13. A method for cultivation of algae, the method comprising:
a. Adding algal inoculum through the inoculum inlet [8] along with the fresh water
and sea water through the respective inlets [7a, 7b] to be cultured in the deep
localized channel [3] of the cultivation system [1];
b. Supplying nutrient(s) to the algal culture in said deep localized channel [3] of
the cultivation system [1] in a controlled manner;
c. allowing by continuous flow of fluid from the deep localized channel to a
shallow channel [2] in the cultivation system [1] through the controlled
movement of the paddle wheel [4];
d. cultivating the algae in the shallow channel [2] of the cultivation system [1];
e. Harvesting the algal culture obtained in step (d) from the shallow channel [2]
from the harvesting outlet [12] in the cultivation apparatus.
14. A method for enhanced biomass production by the method as claimed in claim 13, the
method comprising the steps of:
a. inoculating algal culture in water, nutrients and CO2 in the deep localized
channel of the hybrid cultivation system as claimed in claim 1,
b. powering the paddle wheel to allow fluid transition from the deep localized
channel to the shallow channel at a uniform velocity,
c. cultivating the algae in the shallow channel maintaining the daily temperature
and pH of the cultivation system for optimum growth of the biomass from algae;
d. running the paddle wheel of step (b) continuously to allow steady flow of fluid
and allow continuous biomass production,
e. harvesting the biomass obtained in step (d) from the shallow channel.

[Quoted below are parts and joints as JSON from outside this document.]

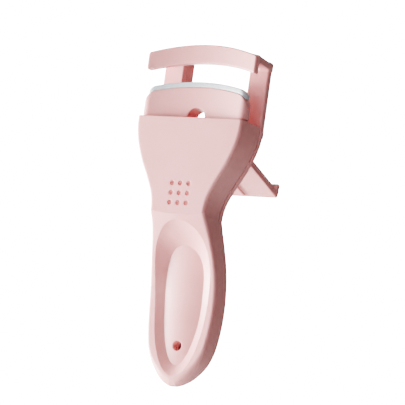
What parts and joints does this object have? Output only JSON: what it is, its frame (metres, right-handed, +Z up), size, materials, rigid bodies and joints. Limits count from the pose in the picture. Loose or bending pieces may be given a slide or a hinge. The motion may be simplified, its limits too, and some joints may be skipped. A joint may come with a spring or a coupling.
{
  "type": "eyelash curler",
  "caption": "Flat eyelash curler: curved fixed bar over a sliding jaw with a soft pad, closed by a rear press lever, on a handle with a thumb scoop.",
  "frame": {"origin": "middle of the overall box, level with the lower tip of the handle", "axes": "+Z up the long axis from the handle to the bar, -Y out of the flat front face, +X to the right of that face; the press lever sticks out towards +Y"},
  "size_m": [0.0378, 0.042, 0.1047],
  "materials": {
    "pink_plastic": "satin pale pink moulded ABS",
    "clear_silicone": "translucent bluish white silicone",
    "steel": "bright drawn steel"
  },
  "bodies": {
    "casing": {"front_shell": "pink_plastic", "thumb_insert": "pink_plastic", "back_cover": "pink_plastic", "jaw_frame": "pink_plastic", "lever_pin": "steel", "return_spring_left": "steel", "return_spring_right": "steel", "case_screw_1": "steel", "case_screw_2": "steel", "case_screw_3": "steel", "case_screw_4": "steel"},
    "lever": {"press_lever": "pink_plastic", "drive_pin": "steel"},
    "jaw": {"lower_jaw": "pink_plastic", "silicone_pad": "clear_silicone"}
  },
  "joints": [
    {"name": "lever_hinge", "type": "hinge", "parent": "casing", "child": "lever", "pos_m": [0, -0.00411, 0.0735], "axis": [-1, 0, 0], "range_deg": [0, 55]},
    {"name": "jaw_slide", "type": "slide", "parent": "casing", "child": "jaw", "axis": [0, 0, 1], "range_m": [0, 0.0059], "stiffness_N_per_m": 150, "springref_m": -0.004, "deforming": ["return_spring_left", "return_spring_right"]}
  ],
  "couplings": [
    {"joint": "lever_hinge", "follows": "jaw_slide", "rad_per_m": 162.69}
  ]
}
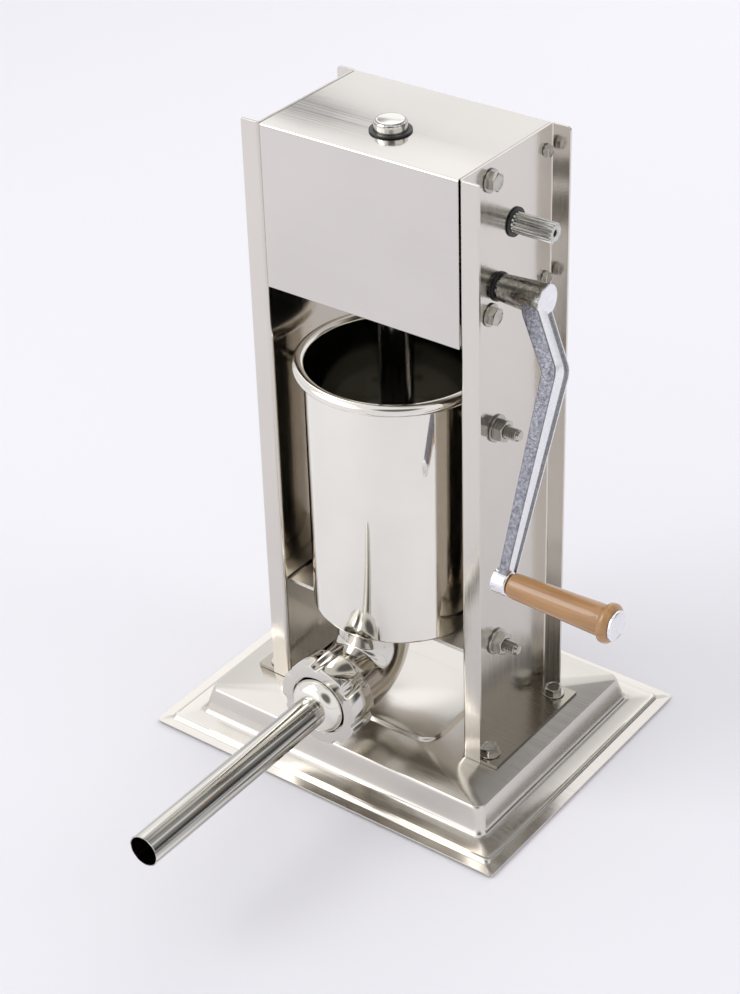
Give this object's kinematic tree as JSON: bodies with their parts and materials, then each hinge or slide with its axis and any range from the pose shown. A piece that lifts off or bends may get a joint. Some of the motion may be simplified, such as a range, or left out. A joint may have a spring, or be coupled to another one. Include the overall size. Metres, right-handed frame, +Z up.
{
  "type": "sausage stuffer",
  "caption": "Upright hand-cranked sausage stuffer: a geared rack pushes a piston down a steel cylinder and out of a straight nozzle at its foot.",
  "frame": {"origin": "bottom centre of the whole object's box, on the surface that the rubber pads stand on", "axes": "+Z up along the rack rod, -Y the way the nozzle points, +X the side that the crank is on"},
  "size_m": [0.4204, 0.474, 0.546],
  "materials": {
    "sheet_steel": "vertically brushed stainless sheet",
    "polished_steel": "mirror-polished stainless steel",
    "machined_steel": "plain machined steel",
    "cast_metal": "plated casting with a smooth outer face",
    "black_plastic": "moulded black plastic",
    "white_plastic": "food-grade white plastic",
    "rubber": "black rubber",
    "grip_wood": "glossy varnished hardwood"
  },
  "bodies": {
    "machine": {"base_plate": "sheet_steel", "pad_left_front": "rubber", "pad_left_rear": "rubber", "pad_right_front": "rubber", "pad_right_rear": "rubber", "side_panel_left": "sheet_steel", "side_panel_right": "sheet_steel", "foot_bolt_left_front": "machined_steel", "foot_bolt_left_rear": "machined_steel", "foot_bolt_right_front": "machined_steel", "foot_bolt_right_rear": "machined_steel", "head_cover": "sheet_steel", "gear_floor": "sheet_steel", "bearing_plate": "machined_steel", "head_bolt_left_upper_front": "machined_steel", "head_bolt_left_lower_front": "machined_steel", "head_bolt_left_upper_rear": "machined_steel", "head_bolt_left_lower_rear": "machined_steel", "head_bolt_right_upper_front": "machined_steel", "head_bolt_right_lower_front": "machined_steel", "head_bolt_right_upper_rear": "machined_steel", "head_bolt_right_lower_rear": "machined_steel", "rod_bush_top": "black_plastic", "rod_bush_floor": "black_plastic", "fast_bush_right": "black_plastic", "fast_bush_left": "black_plastic", "fast_bush_inner": "black_plastic", "slow_bush_right": "black_plastic", "slow_bush_inner": "black_plastic", "cylinder": "polished_steel", "cylinder_cradle": "sheet_steel", "pin_left": "machined_steel", "pin_right": "machined_steel", "stud_left": "machined_steel", "stud_right": "machined_steel", "pin_nut_left": "machined_steel", "pin_nut_right": "machined_steel", "stud_nut_left": "machined_steel", "stud_nut_right": "machined_steel", "outlet_elbow": "polished_steel"},
    "rack": {"rack_rod": "machined_steel", "piston_disc": "white_plastic", "piston_gasket": "rubber", "piston_nut": "machined_steel"},
    "valve": {"release_valve": "white_plastic"},
    "fast_drive": {"fast_shaft": "machined_steel", "rack_pinion": "machined_steel", "large_gear": "machined_steel"},
    "slow_drive": {"slow_shaft": "machined_steel"},
    "crank": {"crank_arm": "cast_metal", "grip_axle": "polished_steel"},
    "grip": {"crank_grip": "grip_wood"},
    "nozzle_tube": {"nozzle": "polished_steel", "nozzle_gasket": "rubber"},
    "nut": {"ring_nut": "polished_steel"}
  },
  "joints": [
    {"name": "crank_turn", "type": "hinge", "parent": "machine", "child": "slow_drive", "pos_m": [0.0598, 0.09094, 0.43439], "axis": [1, 0, 0], "range_deg": [0, 2520]},
    {"name": "fast_shaft_turn", "type": "hinge", "parent": "machine", "child": "fast_drive", "pos_m": [0.0598, 0.111, 0.478], "axis": [1, 0, 0], "range_deg": [-840, 0]},
    {"name": "rack_slide", "type": "slide", "parent": "machine", "child": "rack", "axis": [0, 0, 1], "range_m": [0, 0.2346]},
    {"name": "valve_lift", "type": "slide", "parent": "rack", "child": "valve", "axis": [0, 0, 1], "range_m": [0, 0.003]},
    {"name": "crank_pull", "type": "slide", "parent": "slow_drive", "child": "crank", "axis": [1, 0, 0], "range_m": [0, 0.03]},
    {"name": "grip_spin", "type": "hinge", "parent": "crank", "child": "grip", "pos_m": [0.1598, 0.00431, 0.2486], "axis": [1, 0, 0], "continuous": true},
    {"name": "nozzle_slide", "type": "slide", "parent": "machine", "child": "nozzle_tube", "axis": [0, -1, 0], "range_m": [0, 0.015]},
    {"name": "nut_turn", "type": "hinge", "parent": "nozzle_tube", "child": "nut", "pos_m": [-0.0402, -0.03, 0.088], "axis": [0, -1, 0], "range_deg": [0, 1800]}
  ],
  "couplings": [
    {"joint": "fast_shaft_turn", "follows": "crank_turn", "ratio": -0.33333},
    {"joint": "rack_slide", "follows": "crank_turn", "m_per_rad": 0.0053333},
    {"joint": "nozzle_slide", "follows": "nut_turn", "m_per_rad": 0.00047746}
  ]
}
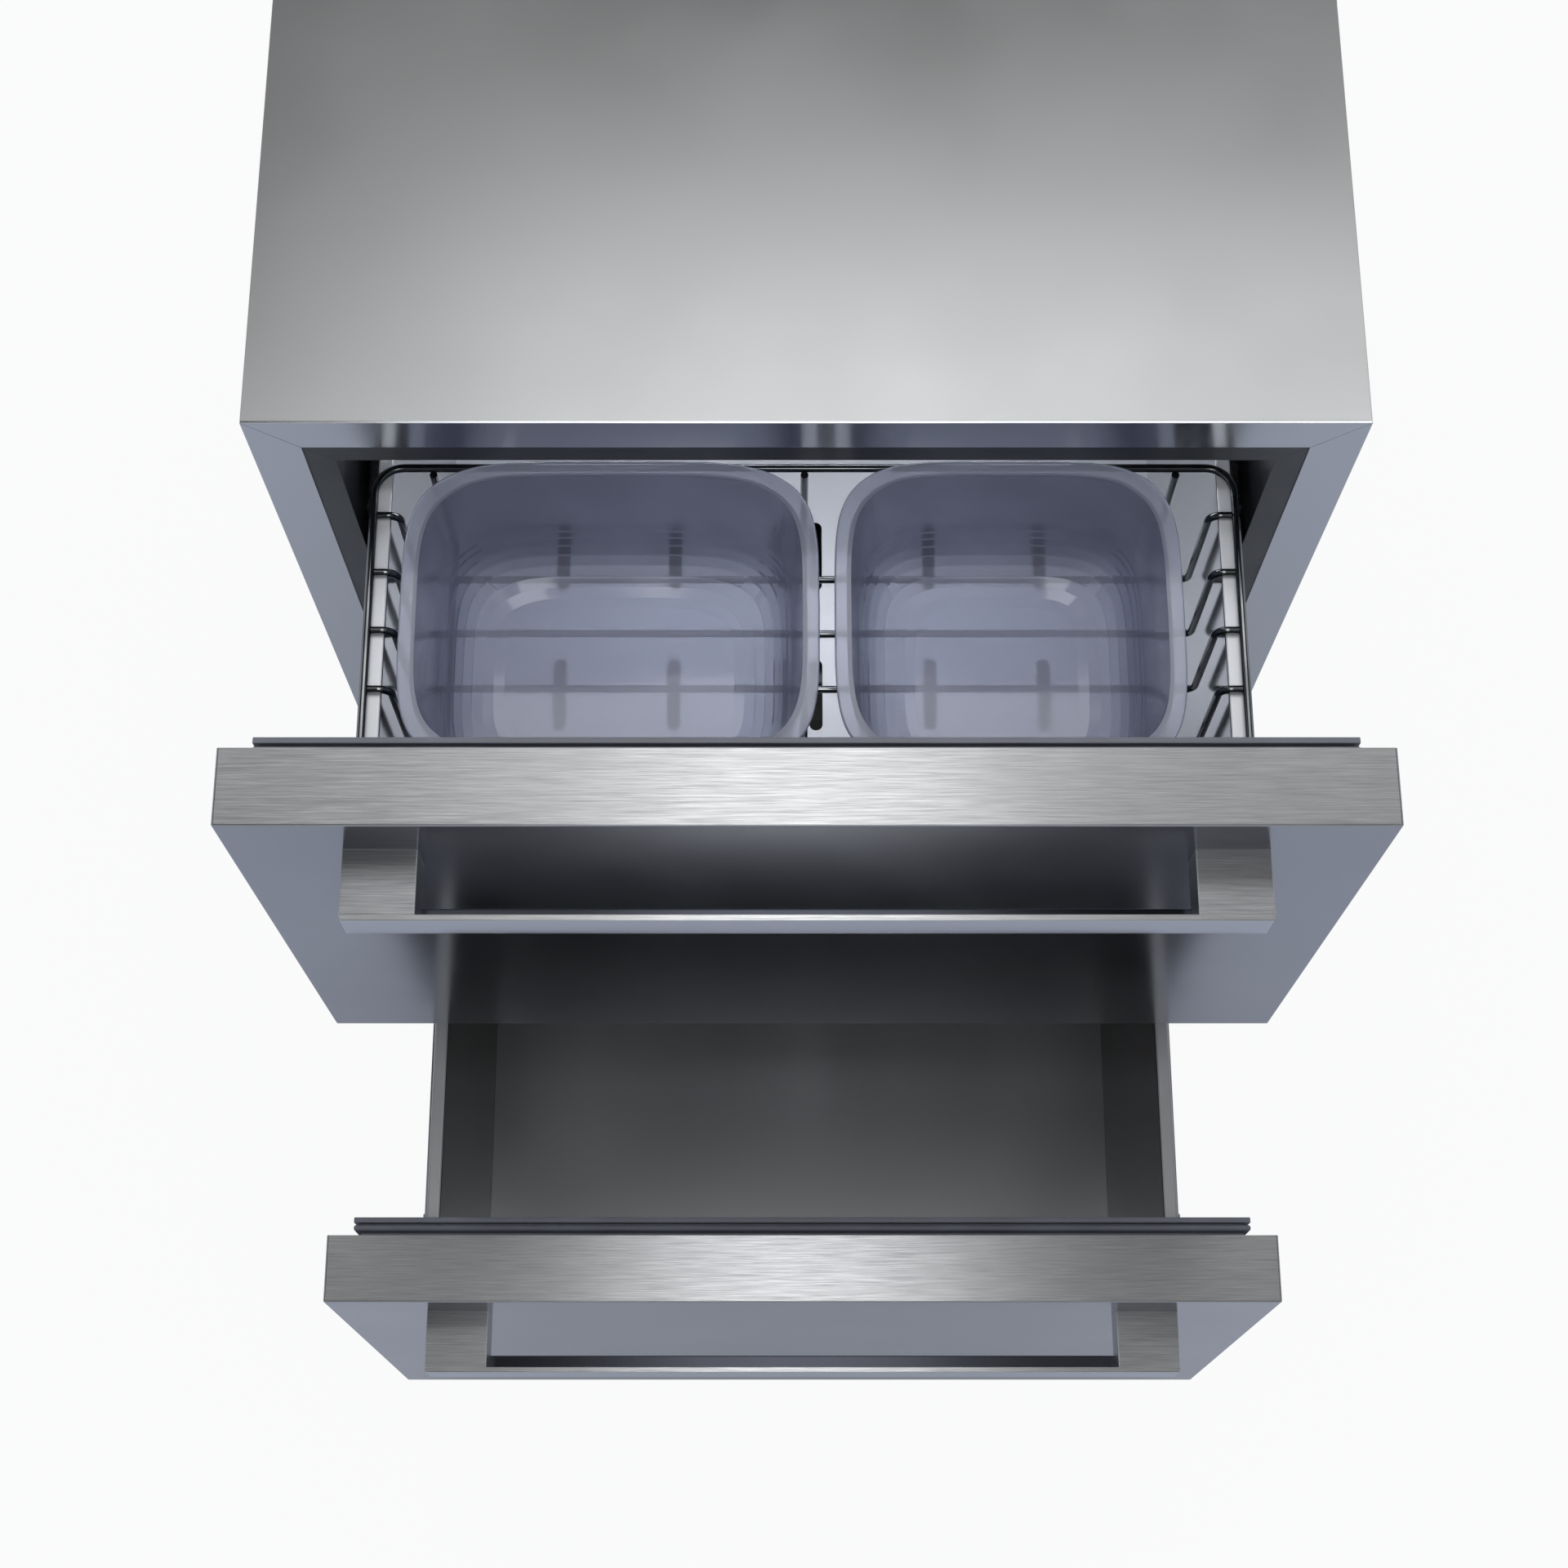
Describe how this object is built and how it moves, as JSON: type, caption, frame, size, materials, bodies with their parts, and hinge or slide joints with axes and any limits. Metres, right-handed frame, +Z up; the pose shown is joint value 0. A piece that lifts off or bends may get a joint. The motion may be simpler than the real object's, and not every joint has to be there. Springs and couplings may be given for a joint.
{
  "type": "undercounter drawer refrigerator",
  "caption": "Undercounter refrigerator in stainless steel with pull-out drawers, bar pulls, a sliding wire basket with smoky bins, and levelling feet.",
  "frame": {"origin": "on the floor under the middle of the whole box of the object, drawers out as at rest", "axes": "+X to the viewer's right, +Y from the drawer fronts to the back, +Z up"},
  "size_m": [0.6, 1.0102, 0.864],
  "materials": {
    "satin_steel": "satin",
    "polished_steel": "polished",
    "box_steel": "satin",
    "liner_steel": "satin",
    "runner_steel": "satin",
    "galvanised_sheet": "satin",
    "zinc": "satin",
    "dark_paint": "matte",
    "compressor_paint": "satin",
    "foam": "matte",
    "black_plastic": "matte",
    "grey_plastic": "satin",
    "lens": "satin",
    "rubber": "matte",
    "gasket_rubber": "satin",
    "copper": "satin",
    "aluminium": "satin",
    "basket_chrome": "polished",
    "smoky_plastic": "gloss"
  },
  "bodies": {
    "cabinet": {"outer_side_left": "satin_steel", "outer_side_right": "satin_steel", "outer_top": "satin_steel", "outer_back": "galvanised_sheet", "face_frame": "polished_steel", "liner_left": "liner_steel", "liner_right": "liner_steel", "liner_top": "liner_steel", "liner_bottom": "liner_steel", "liner_back": "liner_steel", "insulation": "foam", "mullion_rail": "liner_steel", "base_pan": "galvanised_sheet", "toe_grille": "dark_paint", "rear_cover": "galvanised_sheet", "lead_gland": "black_plastic", "cabinet_screws": "zinc", "control_module": "grey_plastic", "light_bar": "lens", "cabinet_runners": "runner_steel", "compressor": "compressor_paint", "compressor_grommets": "rubber", "condenser": "dark_paint", "fan_brackets": "black_plastic", "refrigerant_lines": "copper", "evaporator": "aluminium", "evaporator_cover": "liner_steel"},
    "foot_front_left": {"foot_front_left": "zinc"},
    "foot_front_right": {"foot_front_right": "zinc"},
    "foot_back_left": {"foot_back_left": "zinc"},
    "foot_back_right": {"foot_back_right": "zinc"},
    "condenser_fan": {"condenser_fan": "black_plastic"},
    "evaporator_fan": {"evaporator_fan": "black_plastic"},
    "upper_runner_middle": {"upper_runner_middle": "runner_steel"},
    "lower_runner_middle": {"lower_runner_middle": "runner_steel"},
    "upper_drawer": {"upper_door_skin": "satin_steel", "upper_door_core": "foam", "upper_door_liner": "liner_steel", "upper_gasket": "gasket_rubber", "upper_handle_bar": "polished_steel", "upper_handle_posts": "satin_steel", "upper_box_sides": "box_steel", "upper_box_back": "box_steel", "upper_box_floor": "box_steel", "upper_runner_inner": "runner_steel"},
    "lower_drawer": {"lower_door_skin": "satin_steel", "lower_door_core": "foam", "lower_door_liner": "liner_steel", "lower_gasket": "gasket_rubber", "lower_handle_bar": "polished_steel", "lower_handle_posts": "satin_steel", "lower_box_sides": "box_steel", "lower_box_back": "box_steel", "lower_box_floor": "box_steel", "lower_runner_inner": "runner_steel"},
    "basket": {"basket_rim": "basket_chrome", "basket_cross_wires": "basket_chrome", "basket_long_wires": "basket_chrome", "bin_left": "smoky_plastic", "bin_right": "smoky_plastic"}
  },
  "joints": [
    {"name": "upper_drawer_slide", "type": "slide", "parent": "cabinet", "child": "upper_drawer", "axis": [0, 1, 0], "range_m": [-0.2557, 0.1643]},
    {"name": "lower_drawer_slide", "type": "slide", "parent": "cabinet", "child": "lower_drawer", "axis": [0, 1, 0], "range_m": [0, 0.3407]},
    {"name": "upper_runner_slide", "type": "slide", "parent": "cabinet", "child": "upper_runner_middle", "axis": [0, 1, 0], "range_m": [-0.12786, 0.08216]},
    {"name": "lower_runner_slide", "type": "slide", "parent": "cabinet", "child": "lower_runner_middle", "axis": [0, 1, 0], "range_m": [0, 0.17036]},
    {"name": "basket_slide", "type": "slide", "parent": "upper_drawer", "child": "basket", "axis": [0, 1, 0], "range_m": [-0.0049, 0.2458]},
    {"name": "condenser_fan_spin", "type": "hinge", "parent": "cabinet", "child": "condenser_fan", "pos_m": [0.133, 0.4201, 0.133], "axis": [1, 0, 0], "continuous": true},
    {"name": "evaporator_fan_spin", "type": "hinge", "parent": "cabinet", "child": "evaporator_fan", "pos_m": [0, 0.4136, 0.692], "axis": [0, 1, 0], "continuous": true},
    {"name": "foot_front_left_turn", "type": "hinge", "parent": "cabinet", "child": "foot_front_left", "pos_m": [-0.255, -0.0069, 0], "axis": [0, 0, 1], "continuous": true},
    {"name": "foot_front_right_turn", "type": "hinge", "parent": "cabinet", "child": "foot_front_right", "pos_m": [0.255, -0.0069, 0], "axis": [0, 0, 1], "continuous": true},
    {"name": "foot_back_left_turn", "type": "hinge", "parent": "cabinet", "child": "foot_back_left", "pos_m": [-0.255, 0.4431, 0], "axis": [0, 0, 1], "continuous": true},
    {"name": "foot_back_right_turn", "type": "hinge", "parent": "cabinet", "child": "foot_back_right", "pos_m": [0.255, 0.4431, 0], "axis": [0, 0, 1], "continuous": true}
  ],
  "couplings": [
    {"joint": "upper_runner_slide", "follows": "upper_drawer_slide", "ratio": 0.5},
    {"joint": "lower_runner_slide", "follows": "lower_drawer_slide", "ratio": 0.5}
  ]
}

15. A by-product obtained from the system as claimed in claims 1-13 or the method as claimed in claims 13-14, and wherein the product comprises high-density biomass.
16. The hybrid cultivation system as claimed in claims 1-12 and the method as claimed in 13-14, as and when used for cultivating aquatic algae.

17. Use of the hybrid cultivation system as claimed in claims 1-12, for producing algae.